Figure 5. Establishing a connection to the TPoX database
- Test the connection to verify that you can connect to the database.
- In the Data Project Explorer pane, right-click to create a new data warehousing project with the name of your choice.
- Highlight the project you just created and navigate to the Data Flows folder.
- Right-click to create a new data flow with the name of your choice.
- For this scenario, specify that you intend to work against an online database, and select the TPoX database connection when prompted. Ignore any errors that might appear because the data flow is empty.
- Within your project, navigate to the Data Models folder.
- Right-click to create a new physical data model.
- Specify that you want to create the model by reverse engineering a DB2 9.7 database.
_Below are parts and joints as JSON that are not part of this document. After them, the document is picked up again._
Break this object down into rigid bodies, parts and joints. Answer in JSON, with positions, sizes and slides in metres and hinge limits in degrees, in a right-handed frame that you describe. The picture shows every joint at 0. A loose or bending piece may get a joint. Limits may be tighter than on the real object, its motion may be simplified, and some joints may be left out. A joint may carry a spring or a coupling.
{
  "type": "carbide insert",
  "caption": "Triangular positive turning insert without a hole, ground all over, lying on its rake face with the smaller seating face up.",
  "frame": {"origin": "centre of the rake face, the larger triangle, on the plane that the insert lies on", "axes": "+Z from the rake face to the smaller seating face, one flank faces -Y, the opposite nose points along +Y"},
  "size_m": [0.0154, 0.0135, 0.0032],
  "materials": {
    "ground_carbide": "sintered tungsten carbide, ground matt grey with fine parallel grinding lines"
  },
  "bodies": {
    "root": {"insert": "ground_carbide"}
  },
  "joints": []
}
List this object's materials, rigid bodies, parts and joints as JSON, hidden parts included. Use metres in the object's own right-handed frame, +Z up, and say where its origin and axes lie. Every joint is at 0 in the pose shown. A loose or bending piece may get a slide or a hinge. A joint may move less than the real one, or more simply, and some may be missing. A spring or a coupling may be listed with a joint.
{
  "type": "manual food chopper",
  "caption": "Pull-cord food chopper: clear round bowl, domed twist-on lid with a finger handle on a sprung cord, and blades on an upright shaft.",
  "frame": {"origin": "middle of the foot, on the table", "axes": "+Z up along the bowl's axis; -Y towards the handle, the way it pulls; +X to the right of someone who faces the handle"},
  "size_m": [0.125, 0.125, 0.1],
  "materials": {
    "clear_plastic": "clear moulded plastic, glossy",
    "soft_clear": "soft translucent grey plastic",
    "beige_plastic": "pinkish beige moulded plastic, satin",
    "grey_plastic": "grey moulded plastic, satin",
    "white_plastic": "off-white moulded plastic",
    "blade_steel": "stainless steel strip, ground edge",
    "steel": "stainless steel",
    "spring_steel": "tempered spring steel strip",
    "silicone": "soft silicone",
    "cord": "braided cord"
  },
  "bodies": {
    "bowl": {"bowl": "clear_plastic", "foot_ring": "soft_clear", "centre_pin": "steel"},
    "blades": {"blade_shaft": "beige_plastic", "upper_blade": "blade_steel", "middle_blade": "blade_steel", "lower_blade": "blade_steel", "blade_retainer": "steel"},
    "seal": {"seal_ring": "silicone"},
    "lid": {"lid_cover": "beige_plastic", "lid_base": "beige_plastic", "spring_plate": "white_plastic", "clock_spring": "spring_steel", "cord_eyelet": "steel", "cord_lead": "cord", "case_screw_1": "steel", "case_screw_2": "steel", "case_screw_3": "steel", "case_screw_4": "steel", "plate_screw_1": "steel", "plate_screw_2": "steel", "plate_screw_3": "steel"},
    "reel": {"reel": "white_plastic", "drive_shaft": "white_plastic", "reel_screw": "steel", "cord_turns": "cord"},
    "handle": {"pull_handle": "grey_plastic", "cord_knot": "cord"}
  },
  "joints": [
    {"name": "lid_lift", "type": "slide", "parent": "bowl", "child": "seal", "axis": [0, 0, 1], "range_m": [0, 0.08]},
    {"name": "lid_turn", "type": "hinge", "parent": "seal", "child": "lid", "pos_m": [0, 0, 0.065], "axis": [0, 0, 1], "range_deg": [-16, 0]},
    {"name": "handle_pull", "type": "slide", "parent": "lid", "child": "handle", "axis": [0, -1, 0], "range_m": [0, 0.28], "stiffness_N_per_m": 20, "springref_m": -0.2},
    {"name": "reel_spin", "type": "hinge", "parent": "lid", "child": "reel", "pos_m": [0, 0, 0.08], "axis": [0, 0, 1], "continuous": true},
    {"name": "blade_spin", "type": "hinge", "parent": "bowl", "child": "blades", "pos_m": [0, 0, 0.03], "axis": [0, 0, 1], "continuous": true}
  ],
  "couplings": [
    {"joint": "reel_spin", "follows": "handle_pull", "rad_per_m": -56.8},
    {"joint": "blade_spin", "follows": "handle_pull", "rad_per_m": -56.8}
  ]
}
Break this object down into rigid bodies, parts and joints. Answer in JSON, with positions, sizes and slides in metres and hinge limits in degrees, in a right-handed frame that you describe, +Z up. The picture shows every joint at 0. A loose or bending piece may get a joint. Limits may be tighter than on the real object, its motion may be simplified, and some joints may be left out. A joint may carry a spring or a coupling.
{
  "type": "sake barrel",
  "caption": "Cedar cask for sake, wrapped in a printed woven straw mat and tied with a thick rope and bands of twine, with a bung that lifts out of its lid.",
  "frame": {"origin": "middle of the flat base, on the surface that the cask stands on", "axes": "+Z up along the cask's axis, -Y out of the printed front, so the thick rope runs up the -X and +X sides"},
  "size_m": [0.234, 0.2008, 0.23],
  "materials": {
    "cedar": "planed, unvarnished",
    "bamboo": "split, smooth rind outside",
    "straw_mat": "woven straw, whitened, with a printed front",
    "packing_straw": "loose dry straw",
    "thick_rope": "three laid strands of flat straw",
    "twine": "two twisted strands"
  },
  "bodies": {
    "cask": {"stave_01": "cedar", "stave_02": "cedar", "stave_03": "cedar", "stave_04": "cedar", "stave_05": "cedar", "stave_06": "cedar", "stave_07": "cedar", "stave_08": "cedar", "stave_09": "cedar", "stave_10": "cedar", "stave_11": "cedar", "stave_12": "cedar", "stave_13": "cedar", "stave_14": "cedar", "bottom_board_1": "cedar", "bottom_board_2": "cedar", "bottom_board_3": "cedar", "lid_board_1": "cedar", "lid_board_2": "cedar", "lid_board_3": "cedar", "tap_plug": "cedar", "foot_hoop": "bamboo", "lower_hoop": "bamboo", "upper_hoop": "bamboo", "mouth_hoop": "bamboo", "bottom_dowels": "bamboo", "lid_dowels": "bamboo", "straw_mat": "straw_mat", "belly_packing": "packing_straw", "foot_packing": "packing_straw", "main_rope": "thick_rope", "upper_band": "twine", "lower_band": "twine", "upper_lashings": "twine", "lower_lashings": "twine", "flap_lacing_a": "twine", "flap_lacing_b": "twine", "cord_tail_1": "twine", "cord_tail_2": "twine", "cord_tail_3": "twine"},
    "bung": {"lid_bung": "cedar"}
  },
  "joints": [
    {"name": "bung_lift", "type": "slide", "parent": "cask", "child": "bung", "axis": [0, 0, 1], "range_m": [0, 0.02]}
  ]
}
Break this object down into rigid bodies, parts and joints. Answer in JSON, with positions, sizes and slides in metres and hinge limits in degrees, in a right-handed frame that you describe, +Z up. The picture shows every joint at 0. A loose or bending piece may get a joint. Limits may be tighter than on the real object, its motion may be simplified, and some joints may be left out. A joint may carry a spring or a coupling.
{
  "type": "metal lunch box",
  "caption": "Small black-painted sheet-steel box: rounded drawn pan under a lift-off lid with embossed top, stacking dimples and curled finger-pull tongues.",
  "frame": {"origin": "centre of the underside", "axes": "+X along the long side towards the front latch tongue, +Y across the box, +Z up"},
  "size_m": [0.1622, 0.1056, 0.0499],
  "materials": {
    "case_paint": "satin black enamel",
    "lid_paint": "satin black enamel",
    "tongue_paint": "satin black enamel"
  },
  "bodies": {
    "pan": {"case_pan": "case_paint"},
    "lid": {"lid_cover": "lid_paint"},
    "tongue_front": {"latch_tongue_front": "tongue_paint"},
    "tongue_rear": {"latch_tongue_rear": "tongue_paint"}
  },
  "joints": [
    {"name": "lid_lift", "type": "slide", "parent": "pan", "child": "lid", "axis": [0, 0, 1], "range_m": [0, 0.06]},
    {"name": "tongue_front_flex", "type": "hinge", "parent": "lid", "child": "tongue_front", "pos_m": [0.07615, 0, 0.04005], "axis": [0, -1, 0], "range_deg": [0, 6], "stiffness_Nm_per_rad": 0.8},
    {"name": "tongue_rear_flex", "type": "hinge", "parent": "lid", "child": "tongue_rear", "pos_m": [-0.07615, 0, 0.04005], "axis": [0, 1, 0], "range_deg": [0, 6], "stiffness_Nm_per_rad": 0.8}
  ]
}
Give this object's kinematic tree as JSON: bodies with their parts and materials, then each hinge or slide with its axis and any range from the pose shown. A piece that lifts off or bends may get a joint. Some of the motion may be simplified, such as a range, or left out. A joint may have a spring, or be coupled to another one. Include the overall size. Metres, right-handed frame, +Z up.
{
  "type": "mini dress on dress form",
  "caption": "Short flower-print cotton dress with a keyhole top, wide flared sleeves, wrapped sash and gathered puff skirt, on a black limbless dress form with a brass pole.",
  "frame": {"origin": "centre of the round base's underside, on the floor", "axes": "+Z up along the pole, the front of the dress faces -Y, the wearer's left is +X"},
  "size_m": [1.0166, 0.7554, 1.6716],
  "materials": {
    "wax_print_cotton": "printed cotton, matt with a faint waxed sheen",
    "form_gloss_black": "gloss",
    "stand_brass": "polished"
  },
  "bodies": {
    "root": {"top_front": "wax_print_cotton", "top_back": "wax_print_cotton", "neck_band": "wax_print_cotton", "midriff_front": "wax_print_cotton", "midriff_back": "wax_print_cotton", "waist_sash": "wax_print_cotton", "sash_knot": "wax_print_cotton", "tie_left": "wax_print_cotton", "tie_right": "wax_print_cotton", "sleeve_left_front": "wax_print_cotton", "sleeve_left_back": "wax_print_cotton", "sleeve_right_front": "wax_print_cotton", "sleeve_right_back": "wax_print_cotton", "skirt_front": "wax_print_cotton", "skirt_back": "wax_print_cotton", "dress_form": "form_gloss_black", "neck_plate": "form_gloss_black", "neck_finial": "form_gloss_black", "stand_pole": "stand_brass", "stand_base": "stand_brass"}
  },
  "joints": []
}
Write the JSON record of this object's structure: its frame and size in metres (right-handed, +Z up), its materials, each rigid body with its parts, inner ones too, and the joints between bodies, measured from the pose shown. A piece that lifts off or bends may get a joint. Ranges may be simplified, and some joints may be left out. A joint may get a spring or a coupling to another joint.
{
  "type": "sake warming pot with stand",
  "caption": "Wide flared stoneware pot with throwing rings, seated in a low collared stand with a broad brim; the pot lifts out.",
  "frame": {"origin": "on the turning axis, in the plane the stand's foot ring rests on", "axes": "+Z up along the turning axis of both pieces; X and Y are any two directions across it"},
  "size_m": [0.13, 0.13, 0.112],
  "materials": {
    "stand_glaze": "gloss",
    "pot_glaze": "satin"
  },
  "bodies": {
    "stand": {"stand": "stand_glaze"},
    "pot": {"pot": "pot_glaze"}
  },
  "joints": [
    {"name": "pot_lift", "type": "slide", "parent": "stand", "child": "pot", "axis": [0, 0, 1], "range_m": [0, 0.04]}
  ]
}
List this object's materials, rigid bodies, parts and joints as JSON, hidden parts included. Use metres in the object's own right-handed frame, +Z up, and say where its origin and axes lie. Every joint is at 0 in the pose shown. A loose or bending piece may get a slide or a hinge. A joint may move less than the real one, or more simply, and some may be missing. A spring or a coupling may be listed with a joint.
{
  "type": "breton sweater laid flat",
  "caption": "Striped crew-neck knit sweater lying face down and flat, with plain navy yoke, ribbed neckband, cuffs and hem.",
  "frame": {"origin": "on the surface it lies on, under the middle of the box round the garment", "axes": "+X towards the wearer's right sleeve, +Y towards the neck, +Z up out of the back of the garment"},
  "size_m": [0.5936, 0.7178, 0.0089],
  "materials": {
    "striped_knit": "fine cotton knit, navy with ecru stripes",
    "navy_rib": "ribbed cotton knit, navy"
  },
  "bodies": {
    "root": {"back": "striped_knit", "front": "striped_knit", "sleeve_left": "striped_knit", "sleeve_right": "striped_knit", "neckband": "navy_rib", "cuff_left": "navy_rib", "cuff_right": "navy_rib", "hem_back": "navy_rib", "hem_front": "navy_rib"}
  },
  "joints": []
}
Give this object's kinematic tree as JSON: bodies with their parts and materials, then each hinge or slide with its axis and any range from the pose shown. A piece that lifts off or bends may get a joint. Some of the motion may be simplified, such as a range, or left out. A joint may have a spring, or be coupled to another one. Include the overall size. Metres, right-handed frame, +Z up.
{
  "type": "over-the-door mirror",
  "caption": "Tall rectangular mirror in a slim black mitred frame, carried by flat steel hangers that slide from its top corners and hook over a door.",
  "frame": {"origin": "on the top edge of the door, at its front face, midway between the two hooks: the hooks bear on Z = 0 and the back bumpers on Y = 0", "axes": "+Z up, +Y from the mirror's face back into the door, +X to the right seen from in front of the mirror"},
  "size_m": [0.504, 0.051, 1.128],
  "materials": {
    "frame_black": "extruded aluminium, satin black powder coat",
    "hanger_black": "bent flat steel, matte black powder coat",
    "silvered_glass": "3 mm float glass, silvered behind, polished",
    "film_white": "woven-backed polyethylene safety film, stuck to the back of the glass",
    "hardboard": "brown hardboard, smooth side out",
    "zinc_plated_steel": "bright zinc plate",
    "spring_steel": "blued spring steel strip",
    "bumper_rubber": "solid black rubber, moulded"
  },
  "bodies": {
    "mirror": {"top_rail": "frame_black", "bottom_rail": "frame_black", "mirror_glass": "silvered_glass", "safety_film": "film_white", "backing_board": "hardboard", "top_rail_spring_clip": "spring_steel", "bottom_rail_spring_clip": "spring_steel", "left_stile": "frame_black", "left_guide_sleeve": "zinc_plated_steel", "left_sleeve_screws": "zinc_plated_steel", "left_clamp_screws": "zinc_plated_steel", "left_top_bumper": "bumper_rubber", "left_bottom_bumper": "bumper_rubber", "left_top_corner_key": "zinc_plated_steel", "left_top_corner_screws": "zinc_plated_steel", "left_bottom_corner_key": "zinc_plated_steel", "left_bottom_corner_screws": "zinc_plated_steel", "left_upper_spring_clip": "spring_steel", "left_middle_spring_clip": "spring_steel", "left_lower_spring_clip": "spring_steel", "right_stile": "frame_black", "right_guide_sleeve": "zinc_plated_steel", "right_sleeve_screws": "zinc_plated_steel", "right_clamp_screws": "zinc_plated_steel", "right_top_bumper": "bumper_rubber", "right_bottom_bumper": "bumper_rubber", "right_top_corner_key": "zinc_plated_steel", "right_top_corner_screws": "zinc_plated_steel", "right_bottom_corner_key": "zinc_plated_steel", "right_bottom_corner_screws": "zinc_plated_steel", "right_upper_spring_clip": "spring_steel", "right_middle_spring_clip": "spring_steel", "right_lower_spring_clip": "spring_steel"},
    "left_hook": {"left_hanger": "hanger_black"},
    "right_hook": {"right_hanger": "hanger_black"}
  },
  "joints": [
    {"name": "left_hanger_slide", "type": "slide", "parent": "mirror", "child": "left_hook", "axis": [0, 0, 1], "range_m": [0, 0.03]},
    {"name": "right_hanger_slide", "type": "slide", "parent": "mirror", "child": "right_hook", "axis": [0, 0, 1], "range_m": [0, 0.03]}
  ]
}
- Identify the TPoX database connection when prompted, and select TPOXADMIN and DWADMIN as the target schemas.
Step 3: Adding the source table to the data flow
Complete the following steps to program the flow to read source data from the TPOXADMIN.ACCOUNT table.
- From the Palette, select SQL Warehousing Operators > Sources and Tables > Table Source.
- Drag it onto the left side of the empty data flow. A wizard appears.
- Select TPOXADMIN.ACCOUNT as the source database table, as shown in Figure 6.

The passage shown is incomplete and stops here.